Tax reforms, inflation, and the accountability of opposition leaders – since the moment Imran Khan took office as Prime Minister of Pakistan, the Pakistan Tehreek-e-Insaf government has remained under enormous pressure by critics for undermining the political norms as well as the war against tax defaulters which has disrupted the economic process.
The Imran Khan government has operated from many fronts concurrently. The target to achieve a tax collection of 5.5 trillion rupees during the fiscal years 2019-20 is like a war with no end. The business industry of Pakistan is protesting against the 17 % General Sales Tax (GST) and the 10-11 % inflation rate imposed on the economic sector. The agitation of the public grew as newly imposed taxes came into effect and formed a uniting opposition; this internal pressure on the government is undermining its ability to compete at the foreign fronts.
On the foreign front, clouds of uncertainty are still prevailing over Indo – Pak relations. Both countries are still blaming each other for the Pulwama attack and ended up reaching the brink of war in February. Saudi Arabia and the Middle East have shown interest by investing in Pakistan’s economy which gave Pakistani economic policymakers some leverage to deal with the International Monetary Fund (IMF) for the new package.
As far as Pak US relations are concerned, since his campaign, President Trump has been accusing Pakistan of deceiving the US and denounced them as an ally who didn’t deliver in return for aid, expressing their mistrust for the nation. The White House administration also cut off the aid that was being given to Pakistan as collation support fund.

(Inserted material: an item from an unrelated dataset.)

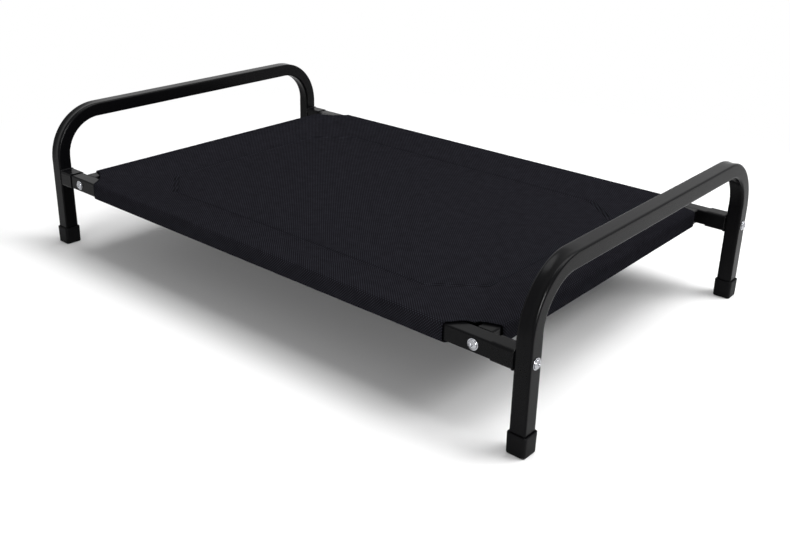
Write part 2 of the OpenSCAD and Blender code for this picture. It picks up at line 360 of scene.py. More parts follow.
def moulded_rubber(name, colour, roughness):
    """Moulded rubber or nylon: dull, with a fine spark-eroded grain."""
    material, tree, output = new_material(name)
    place = add_node(tree, "ShaderNodeTexCoord").outputs["Object"]
    # Grain about 0.8 mm, drawn coarser than the real 0.2 mm so that it shows
    grain = add_node(tree, "ShaderNodeTexNoise", {"Vector": place, "Scale": 1 / (0.8 * MM), "Detail": 3.0})
    rough = add_node(tree, "ShaderNodeMapRange", {
        "Value": grain.outputs["Fac"], "To Min": roughness - 0.08, "To Max": roughness + 0.08})
    bump = add_node(tree, "ShaderNodeBump", {
        "Height": grain.outputs["Fac"], "Strength": 0.3, "Distance": 0.1 * MM})
    shader = add_node(tree, "ShaderNodeBsdfPrincipled", {
        "Base Color": (*colour, 1.0), "Roughness": rough.outputs["Result"],
        "Normal": bump.outputs["Normal"], "IOR": 1.5, "Specular IOR Level": 0.06})
    tree.links.new(shader.outputs["BSDF"], output.inputs["Surface"])
    return material


def zinc_plated_steel(colours):
    """Bright zinc plating on forged steel: shiny, with faint cloudy patches."""
    material, tree, output = new_material("zinc_plated_steel")
    place = add_node(tree, "ShaderNodeTexCoord").outputs["Object"]
    cloud = add_node(tree, "ShaderNodeTexNoise", {"Vector": place, "Scale": 1 / (3 * MM), "Detail": 4.0})
    rough = add_node(tree, "ShaderNodeMapRange", {
        "Value": cloud.outputs["Fac"], "To Min": 0.1, "To Max": 0.26})
    bump = add_node(tree, "ShaderNodeBump", {
        "Height": cloud.outputs["Fac"], "Strength": 0.15, "Distance": 0.1 * MM})
    shader = add_node(tree, "ShaderNodeBsdfPrincipled", {
        "Base Color": (*colours.zinc, 1.0), "Metallic": 1.0,
        "Roughness": rough.outputs["Result"], "Normal": bump.outputs["Normal"]})
    tree.links.new(shader.outputs["BSDF"], output.inputs["Surface"])
    return material


def coated_mesh_cloth(colours, sizes):
    """Plain-woven polyester with a soft plastic coat: each yarn is a dull ridge, with painted shade in the
    dark gap beside it.

    With A and B the sines of half a turn for each yarn along and across, a warp yarn stands
    sqrt|A| (1 + sign(A) B) / 2 high, a weft yarn sqrt|B| (1 - sign(B) A) / 2, and the higher shows.
    """
    material, tree, output = new_material("coated_mesh_cloth")

    def calculate(operation, first, second=0.0, third=0.0):
        return add_node(tree, "ShaderNodeMath", {0: first, 1: second, 2: third},
                        operation=operation).outputs[0]

    flat = add_node(tree, "ShaderNodeUVMap", uv_map="Cloth").outputs["UV"]
    wander = add_node(tree, "ShaderNodeTexNoise", {"Vector": flat, "Scale": 1 / (25 * MM), "Detail": 2.0})
    axes = add_node(tree, "ShaderNodeSeparateXYZ", {"Vector": flat})
    # Yarns 1.75 mm apart, drawn coarser than the real 1 mm so that the weave shows
    half_turn = math.pi / sizes.yarn_pitch
    waves = []
    for axis in ("X", "Y"):
        turned = calculate("MULTIPLY", axes.outputs[axis], half_turn)
        shifted = calculate("MULTIPLY_ADD", wander.outputs["Fac"], 0.8, turned)
        waves.append(calculate("SINE", shifted))
    ridges = []
    for across, along, sign in ((waves[0], waves[1], 0.5), (waves[1], waves[0], -0.5)):
        crown = calculate("SQRT", calculate("ABSOLUTE", across))
        lift = calculate("MULTIPLY", calculate("SIGN", across), along)
        ridges.append(calculate("MULTIPLY", crown, calculate("MULTIPLY_ADD", lift, sign, 0.5)))
    weave = calculate("MAXIMUM", ridges[0], ridges[1])
    # Batches of yarn differ a little, over some 12 mm
    batch = add_node(tree, "ShaderNodeTexNoise", {"Vector": flat, "Scale": 1 / (12 * MM), "Detail": 4.0})
    spread = add_node(tree, "ShaderNodeMapRange", {
        "Value": batch.outputs["Fac"], "From Min": 0.3, "From Max": 0.7, "To Min": 0.8, "To Max": 1.1})
    # Painted light: a cell where the warp lies on top is drawn lighter than one where the weft does, for
    # the light it catches
    checker = calculate("MULTIPLY", waves[0], waves[1])
    cell = add_node(tree, "ShaderNodeMapRange", {
        "Value": checker, "From Min": -0.5, "From Max": 0.5, "To Min": 0.16, "To Max": 1.0})
    lit = calculate("MULTIPLY", weave, cell.outputs["Result"])
    shown = calculate("MULTIPLY", lit, spread.outputs["Result"])
    # Painted shade: the colour falls from the yarn's to the gap's as the weave sinks, for the shade
    # between the yarns
    tint = add_node(tree, "ShaderNodeMix", data_type="RGBA")
    tree.links.new(shown, tint.inputs["Factor"])
    tint.inputs[6].default_value = (*colours.painted_gap_shade, 1.0)
    tint.inputs[7].default_value = (*colours.yarn, 1.0)
    bump = add_node(tree, "ShaderNodeBump", {"Height": weave, "Strength": 0.7, "Distance": 0.5 * MM})
    shader = add_node(tree, "ShaderNodeBsdfPrincipled", {
        "Base Color": tint.outputs[2], "Roughness": 0.75, "Normal": bump.outputs["Normal"],
        "IOR": 1.45, "Specular IOR Level": 0.0})
    tree.links.new(shader.outputs["BSDF"], output.inputs["Surface"])
    return material


def polyester_thread(colours):
    """Twisted polyester sewing thread: dull, with the ribs of its twist."""
    material, tree, output = new_material("polyester_thread")
    place = add_node(tree, "ShaderNodeTexCoord").outputs["Object"]
    twist = add_node(tree, "ShaderNodeTexWave", {
        "Vector": place, "Scale": 1 / (6 * MM), "Distortion": 1.0}, bands_direction="DIAGONAL")
    bump = add_node(tree, "ShaderNodeBump", {
        "Height": twist.outputs["Fac"], "Strength": 0.4, "Distance": 0.1 * MM})
    shader = add_node(tree, "ShaderNodeBsdfPrincipled", {
        "Base Color": (*colours.thread, 1.0), "Roughness": 0.7, "Normal": bump.outputs["Normal"],
        "IOR": 1.45, "Specular IOR Level": 0.2})
    tree.links.new(shader.outputs["BSDF"], output.inputs["Surface"])
    return material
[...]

On a number of occasions, President Trump has accused Pakistan of providing a safe haven to the Taliban.
After months of negotiations and back channelling, PM Khan’s tour to Washington was planned. PM Khan is to meet President Trump on the 22nd of July to discuss bilateral relations between both countries.
Historically, relations between both countries revolved around the war against terrorism and the fight against communism. The Obama administration’s inclination towards India and constant demand to halt the production of tactical nuclear weapons never allowed the diplomatic relation between US and Pakistan to strengthen as much as it did during the Bush administration.

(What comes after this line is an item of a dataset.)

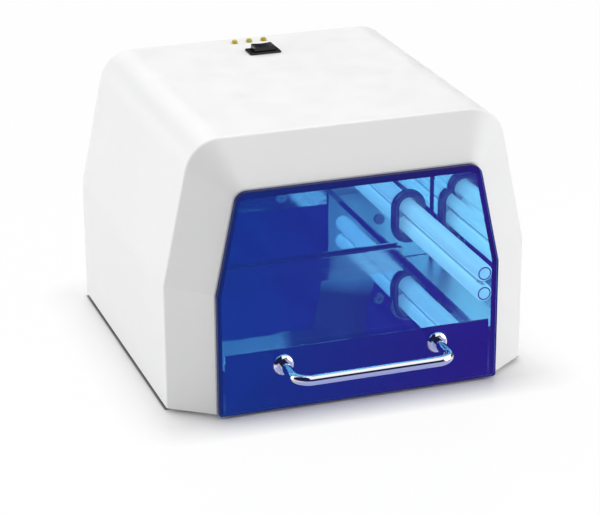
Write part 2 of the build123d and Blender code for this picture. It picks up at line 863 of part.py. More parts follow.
with BuildPart() as socket_bracket:
    with BuildSketch(facing(socket_bracket_y + socket_bracket_sheet)):
        add(
            case_outline(
                cavity_half - socket_bracket_side_gap,
                crease_height - (hood_wall + socket_bracket_side_gap) * half_lean,
                roof_height - socket_bracket_drop,
                socket_bracket_corner,
                base_top,
            )
        )
        with Locations((-cable_hole_x, cable_hole_height), (cable_hole_x, cable_hole_height)):
            Circle(cable_hole_radius, mode=Mode.SUBTRACT)
    extrude(amount=socket_bracket_sheet)
    with Locations((0, socket_bracket_y, base_top)):
        Box(
            socket_bracket_foot_width,
            socket_bracket_foot,
            socket_bracket_sheet,
            align=(Align.CENTER, Align.MIN, Align.MIN),
        )
    with BuildSketch(facing(socket_bracket_y)):
        with Locations(*back_screw_points):
            Circle(spacer_radius)
    extrude(amount=spacer_length)
    with BuildSketch(facing(back_rear_y)):
        with Locations(*back_screw_points):
            Circle(screw_radius)
    extrude(amount=-screw_length, mode=Mode.SUBTRACT)
socket_bracket.part.label = "socket_bracket"
export_step(socket_bracket.part, "parts/socket_bracket.step")

ballast_y = (back_rear_y + socket_bracket_y) / 2
for number in (1, 2, 3):
    ballast_x = (number - 2) * ballast_pitch
    with BuildPart(Plane.XY.offset(base_top)) as ballast:
        with Locations((ballast_x, ballast_y)):
            Box(
                ballast_width + 2 * ballast_flange_reach,
                ballast_depth,
                ballast_flange,
                align=on_face,
            )
            Box(ballast_width, ballast_depth, ballast_height, align=on_face)
        with Locations((ballast_x, ballast_y, ballast_height)):
            Box(terminal_width, terminal_depth, terminal_height, align=on_face)
    ballast.part.label = f"ballast_{number}"
    export_step(ballast.part, f"parts/ballast_{number}.step")

# ---------------------------------------------------------------------------------------------
# Rocker switch, indicators and control board
# ---------------------------------------------------------------------------------------------

with BuildPart() as switch_body:
    with BuildSketch(Plane.XY.offset(hood_top)):
        with Locations((0, switch_y)):
            RectangleRounded(bezel_length, bezel_width, bezel_height)
    extrude(amount=bezel_height)
    chamfer(switch_body.faces().sort_by(Axis.Z)[-1].edges(), bezel_height / 3)
    with BuildSketch(Plane.XY.offset(hood_top)):
        with Locations((0, switch_y)):
            Rectangle(switch_body_length, switch_body_width)
    extrude(amount=-switch_body_depth)
    with BuildSketch(Plane.XY.offset(hood_top + bezel_height)):
        with Locations((0, switch_y)):
            Rectangle(switch_cavity_length, switch_cavity_width)
    extrude(amount=-(bezel_height + switch_cavity_depth), mode=Mode.SUBTRACT)
    with Locations((0, switch_y, pivot_z)):
        Cylinder(
            trunnion_radius + trunnion_clearance,
            switch_body_width + 2 * overshoot,
            rotation=(90, 0, 0),
            mode=Mode.SUBTRACT,
        )
    with Locations((0, switch_y, hood_top - switch_body_depth)):
        with GridLocations(blade_pitch, 0, 3, 1):
            Box(blade_thickness, blade_width, blade_length, align=below_face)
switch_body.part.label = "switch_body"
export_step(switch_body.part, "parts/switch_body.step")

rocker_top = hood_top + rocker_rise
rocker_half = rocker_length / 2

with BuildPart() as rocker:
    with BuildSketch(facing(switch_y + rocker_width / 2)) as rocker_profile:
        with BuildLine():
            crown = ThreePointArc(
                (-rocker_half + rocker_top_taper, rocker_top),
                (0, rocker_top - rocker_dip),
                (rocker_half - rocker_top_taper, rocker_top),
            )
            Polyline(
                crown @ 1,
                (rocker_half, pivot_z + rocker_shoulder),
                (rocker_keel_length / 2, pivot_z - rocker_keel),
                (-rocker_keel_length / 2, pivot_z - rocker_keel),
                (-rocker_half, pivot_z + rocker_shoulder),
                crown @ 0,
            )
        make_face()
    extrude(amount=rocker_width)
    fillet(rocker.edges().filter_by(Axis.Y).group_by(Axis.Z)[-1], rocker_edge_round)
    with Locations((0, switch_y, pivot_z)):
        Cylinder(
            trunnion_radius,
            rocker_width + 2 * trunnion_length,
            rotation=(90, 0, 0),
        )
rocker.part.label = "rocker"
export_step(rocker.part, "parts/rocker.step")

for number in (1, 2, 3):
    led_x = led_row_shift + (number - 2) * led_pitch
    with BuildPart() as led:
        with Locations((led_x, led_y, ceiling)):
            Cylinder(led_diameter / 2, hood_wall + led_barrel_rise, align=on_face)
            Cylinder(led_flange_diameter / 2, led_flange, align=below_face)
        with Locations((led_x, led_y, hood_top + led_barrel_rise)):
            Sphere(led_diameter / 2)
        with Locations((led_x, led_y, board_top)):
            with GridLocations(led_leg_spacing, 0, 2, 1):
                Box(led_leg, led_leg, board_drop - led_flange, align=on_face)
    led.part.label = f"indicator_led_{number}"
    export_step(led.part, f"parts/indicator_led_{number}.step")

standoff_grid = (board_width - 2 * standoff_inset, board_depth - 2 * standoff_inset)

with BuildPart() as control_board:
    with BuildSketch(Plane.XY.offset(board_bottom)):
        with Locations((0, board_y)):
            Rectangle(board_width, board_depth)
        with Locations((0, switch_y)):
            Rectangle(
                switch_body_length + 2 * board_cut_clearance,
                switch_body_width + 2 * board_cut_clearance,
                mode=Mode.SUBTRACT,
            )
    extrude(amount=board_thickness)
    with Locations((relay_x, component_y, board_bottom)):
        Box(relay_width, relay_depth, relay_height, align=below_face)
    with Locations((transformer_x, component_y, board_bottom)):
        Box(transformer_width, transformer_depth, transformer_height, align=below_face)
control_board.part.label = "control_board"
export_step(control_board.part, "parts/control_board.step")

with BuildPart() as board_standoffs:
    with BuildSketch(Plane.XY.offset(board_top)):
        with Locations((0, board_y)):
            with GridLocations(*standoff_grid, 2, 2):
                RegularPolygon(standoff_radius, 6)
    extrude(amount=board_drop)
board_standoffs.part.label = "board_standoffs"
export_step(board_standoffs.part, "parts/board_standoffs.step")

# ---------------------------------------------------------------------------------------------
# Drawer: filter panel, tray, tray mirror and handle
# ---------------------------------------------------------------------------------------------

handle_points = [(-handle_spacing / 2, handle_height), (handle_spacing / 2, handle_height)]

with BuildPart() as drawer_panel:
    with BuildSketch(facing(panel_back_y)):
        add(panel_outline)
    extrude(amount=panel_thickness)
    fillet(drawer_panel.faces().sort_by(Axis.Y)[0].edges(), panel_edge_round)
    with BuildSketch(facing(panel_back_y)):
        with Locations(*handle_points):
            Circle(handle_screw_radius + screw_clearance)
    extrude(amount=panel_thickness, mode=Mode.SUBTRACT)
drawer_panel.part.label = "drawer_panel"
export_step(drawer_panel.part, "parts/drawer_panel.step")

tray_depth = tray_rear_y - panel_back_y
tray_y = (tray_rear_y + panel_back_y) / 2
tray_under = tray_floor - tray_sheet

with BuildPart() as drawer_tray:
    # front wall
    with BuildSketch(facing(panel_back_y + tray_sheet)):
        with Locations((0, (tray_front_foot + tray_front_rim) / 2)):
            Rectangle(tray_width, tray_front_rim - tray_front_foot)
        with Locations(*handle_points):
            Circle(handle_screw_radius + screw_clearance, mode=Mode.SUBTRACT)
    extrude(amount=tray_sheet)
    # floor, then the side walls on its long edges
    with Locations((0, tray_y, tray_under)):
        Box(tray_width, tray_depth, tray_sheet, align=on_face)
        with GridLocations(tray_width - tray_sheet, 0, 2, 1):
            Box(tray_sheet, tray_depth, tray_side_rim - tray_under, align=on_face)
    # rear wall
    with Locations((0, tray_rear_y, tray_under)):
        Box(
            tray_width,
            tray_sheet,
            tray_rear_rim - tray_under,
            align=(Align.CENTER, Align.MAX, Align.MIN),
        )
drawer_tray.part.label = "drawer_tray"
export_step(drawer_tray.part, "parts/drawer_tray.step")

mirror_front_y = panel_back_y + tray_sheet + screw_head_height + tray_mirror_gap
mirror_rear_y = tray_rear_y - tray_sheet - tray_mirror_gap

with BuildPart() as tray_mirror:
    with BuildSketch(Plane.XY.offset(tray_floor)):
        with Locations((0, (mirror_front_y + mirror_rear_y) / 2)):
            Rectangle(
                tray_width - 2 * (tray_sheet + tray_mirror_gap), mirror_rear_y - mirror_front_y
            )
    extrude(amount=tray_mirror_sheet)
tray_mirror.part.label = "tray_mirror"
export_step(tray_mirror.part, "parts/tray_mirror.step")

bar_y = panel_face_y - handle_standoff

with BuildPart() as handle_bar:
    with BuildLine(Plane.XY.offset(handle_height)) as handle_path:
        FilletPolyline(
            (-handle_spacing / 2, panel_face_y),
            (-handle_spacing / 2, bar_y),
            (handle_spacing / 2, bar_y),
            (handle_spacing / 2, panel_face_y),
            radius=handle_bend,
        )
    with BuildSketch(Plane(origin=handle_path.line @ 0, z_dir=handle_path.line % 0)):
        Circle(handle_diameter / 2)
    sweep()
    with BuildSketch(facing(panel_face_y)):
        with Locations(*handle_points):
            Circle(handle_screw_radius)
    extrude(amount=handle_screw_grip, mode=Mode.SUBTRACT)
handle_bar.part.label = "handle_bar"
export_step(handle_bar.part, "parts/handle_bar.step")

with BuildPart() as rosette:
    with BuildSketch(Plane.XZ):
        with BuildLine():
            bore = handle_diameter / 2 + screw_clearance / 2
            Polyline(
                (bore, rosette_height),
                (bore, 0),
                (rosette_diameter / 2, 0),
                (rosette_diameter / 2, rosette_height / 3),
            )
            RadiusArc(
                (rosette_diameter / 2, rosette_height / 3),
                (rosette_crown / 2, rosette_height),
                -rosette_height,
            )
            Line((rosette_crown / 2, rosette_height), (bore, rosette_height))
        make_face()
    revolve(axis=Axis.Z)

with BuildPart(facing(panel_face_y)) as handle_rosettes:
    with Locations(*handle_points):
        add(rosette.part)
handle_rosettes.part.label = "handle_rosettes"
export_step(handle_rosettes.part, "parts/handle_rosettes.step")

with BuildPart(facing_rear(panel_back_y + tray_sheet)) as handle_screws:
    with Locations(*handle_points):
        add(handle_screw)
handle_screws.part.label = "handle_screws"
export_step(handle_screws.part, "parts/handle_screws.step")

# ---------------------------------------------------------------------------------------------
# Drawer runners: three nested channels on each side, on an angle bracket
# ---------------------------------------------------------------------------------------------

step = rail_sheet + rail_gap
cabinet_mouth = rail_stack - rail_sheet - rail_gap


def rail_channel(side, web, mouth, height):
    """Channel along Y. Web and mouth are distances from the bracket's face."""
    inner_web = web + rail_sheet if mouth > web else web - rail_sheet
    with BuildPart() as channel:
        with BuildSketch(facing(rail_rear_y)):
            with Locations((side * (bracket_face - (web + mouth) / 2), rail_axis_height)):
                Rectangle(abs(mouth - web), height)
            with Locations((side * (bracket_face - (inner_web + mouth) / 2), rail_axis_height)):
                Rectangle(abs(mouth - inner_web), height - 2 * rail_sheet, mode=Mode.SUBTRACT)
        extrude(amount=rail_length)
    return channel.part


for side, name in ((-1, "left"), (1, "right")):
    with BuildPart() as cabinet_rail:
        add(rail_channel(side, 0, cabinet_mouth, rail_height))
    cabinet_rail.part.label = f"cabinet_rail_{name}"
    export_step(cabinet_rail.part, f"parts/cabinet_rail_{name}.step")

    with BuildPart() as middle_rail:
        add(rail_channel(side, step, cabinet_mouth, rail_height - 2 * step))
    middle_rail.part.label = f"middle_rail_{name}"
    export_step(middle_rail.part, f"parts/middle_rail_{name}.step")

    with BuildPart() as drawer_rail:
        add(rail_channel(side, rail_stack, 2 * step, rail_height - 4 * step))
        # web drawn up to the tray, with a flange under its floor
        with BuildSketch(facing(rail_rear_y)):
            with BuildLine():
                Polyline(
                    (side * (drawer_rail_face + rail_sheet), rail_axis_height),
                    (side * (drawer_rail_face + rail_sheet), tray_under),
                    (side * (drawer_rail_face - rail_flange), tray_under),
                    (side * (drawer_rail_face - rail_flange), tray_under - rail_sheet),
                    (side * drawer_rail_face, tray_under - rail_sheet),
                    (side * drawer_rail_face, rail_axis_height),
                    close=True,
                )
            make_face()
        extrude(amount=rail_length)
    drawer_rail.part.label = f"drawer_rail_{name}"
    export_step(drawer_rail.part, f"parts/drawer_rail_{name}.step")

    with BuildPart() as slide_bracket:
        with BuildSketch(facing(rail_rear_y)):
            with BuildLine():
                Polyline(
                    (side * bracket_face, bracket_top),
                    (side * (bracket_face + bracket_sheet), bracket_top),
                    (side * (bracket_face + bracket_sheet), base_top),
                    (side * (bracket_face - bracket_flange), base_top),
                    (side * (bracket_face - bracket_flange), base_top + bracket_sheet),
                    (side * bracket_face, base_top + bracket_sheet),
                    close=True,
                )
            make_face()
        extrude(amount=rail_length)
    slide_bracket.part.label = f"slide_bracket_{name}"
    export_step(slide_bracket.part, f"parts/slide_bracket_{name}.step")
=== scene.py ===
import json
from math import pi, radians

import bmesh
import bpy
from mathutils import Matrix, Vector


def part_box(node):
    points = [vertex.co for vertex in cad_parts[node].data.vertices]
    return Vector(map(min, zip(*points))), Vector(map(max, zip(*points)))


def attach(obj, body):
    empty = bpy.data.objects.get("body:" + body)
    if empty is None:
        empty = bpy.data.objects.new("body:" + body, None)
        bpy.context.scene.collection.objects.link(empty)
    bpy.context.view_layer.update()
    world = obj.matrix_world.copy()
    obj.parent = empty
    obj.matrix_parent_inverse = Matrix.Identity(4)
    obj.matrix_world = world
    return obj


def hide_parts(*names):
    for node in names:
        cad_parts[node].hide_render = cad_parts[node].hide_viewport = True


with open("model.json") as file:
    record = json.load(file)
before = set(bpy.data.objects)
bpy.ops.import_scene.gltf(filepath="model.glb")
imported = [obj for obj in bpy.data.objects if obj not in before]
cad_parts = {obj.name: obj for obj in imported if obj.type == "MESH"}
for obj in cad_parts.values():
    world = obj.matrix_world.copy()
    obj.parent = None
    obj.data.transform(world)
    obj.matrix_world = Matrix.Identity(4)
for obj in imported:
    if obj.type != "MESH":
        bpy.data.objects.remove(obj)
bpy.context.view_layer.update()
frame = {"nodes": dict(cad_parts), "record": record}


def put_in_scene(name, data):
    thing = bpy.data.objects.new(name, data)
    bpy.context.scene.collection.objects.link(thing)
    return thing


# ---------------------------------------------------------------------------------------------
# Camera: the photograph's place and angle
# ---------------------------------------------------------------------------------------------

CAMERA_PLACE = (-0.5079, -1.4509, 0.6724)
CAMERA_YAW = 19.048         # degrees to the right of +Y
CAMERA_PITCH = 21.512       # degrees below level
CAMERA_ROLL = -0.318
CAMERA_LENS = 136.31        # both in millimetres
SENSOR_WIDTH = 36.0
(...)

However, now all of a sudden, Khan’s tour shows that the ice is being broken between the two nations. A number of factors should be considered to analyse the possible breakthrough in relations.
This includes a possible deal with the Afghan Taliban. Since the past several months, the US is negotiating with the Afghan Taliban in order to ensure a safe exit. Although, the negotiations were organized multiple times in the past, this time the deal seemed possible as the US has finally realized that in a Pashtun-dominant nation, the idea of imposing a rule through a puppet minority government is like living in a fool’s paradise.
The US demands that Pakistan put maximum pressure on the factions of the Taliban. They want the deal to be implemented in true letter and spirit while giving a role given to the northern alliance to ensure the safety of minorities. The inclusion of Pakistani Army Chief and Director General of Inter-Services Intelligences (ISI) in Imran’s US tour shows that US policymakers want to keep Pakistan’s establishment in the loop to ensure the objectives of this deal.
The resettlement and rehabilitation of Afghan refugees, on the other hand, is a hard nut to crack. Pakistan needs US coordination and inclusion in this process.
Apparently, the withdrawal of troops seems to be the ultimate goal which President Trump had promised; he needed to play this card in his upcoming campaign without losing its presence in long term US-South Asian strategy. Additionally, Chinese involvement in Afghanistan can be seen by its active participation in the peace accord with the Taliban. Taking the China Pakistan Economic corridor (CPEC) to afghan borders would be a strategic nightmare for US allies. If the US allows this to happen, it will lose its hold in the South Asian region. This is why the US is including Pakistan in negotiations and trying to keep it under influence through plans of intelligence sharing or the releasing of military support fund.
The turmoil that faces Pakistan is how to deal with the way Trump has been approaching global affairs. His verbal spats, sudden decisions, and twitter use show that he deals with foreign matters as if they were business deals. Withdrawing US from the Paris Peace Accord and scrapping the Iran nuclear deal has given him a negative global reputation. Even foreign affairs experts in the US have accused him of bypassing diplomatic rules, with the Pentagon at its back, undermining the authority of the state department. But whatever his reputation maybe, or whatever the polls say – Pakistan has to deal with Trump to ensure its leverage as a plyer that can ensure peace after the deal with Afghan Taliban has occurred.
If Pakistan plays its cards well and negotiations end successfully- this will not only reduce the influence of India but also increase the chance of Pakistan to emerge as a player in the politics of South Asia.
The arrest of Hafiz Saeed, religious cleric and head of banned Jamaat ud Dawa, for gathering financial resources for his banned organization shows that Pakistan is ready to comply with US demands if the other sides ensure the Pakistani role in a post-deal Afghanistan.
Whatever tactics the hardliners use – the Policy makers in the Washington are cognizant that Afghan peace deal cannot be successful without Pakistan because of the country’s geo-strategic location and cultural Pashtun ties.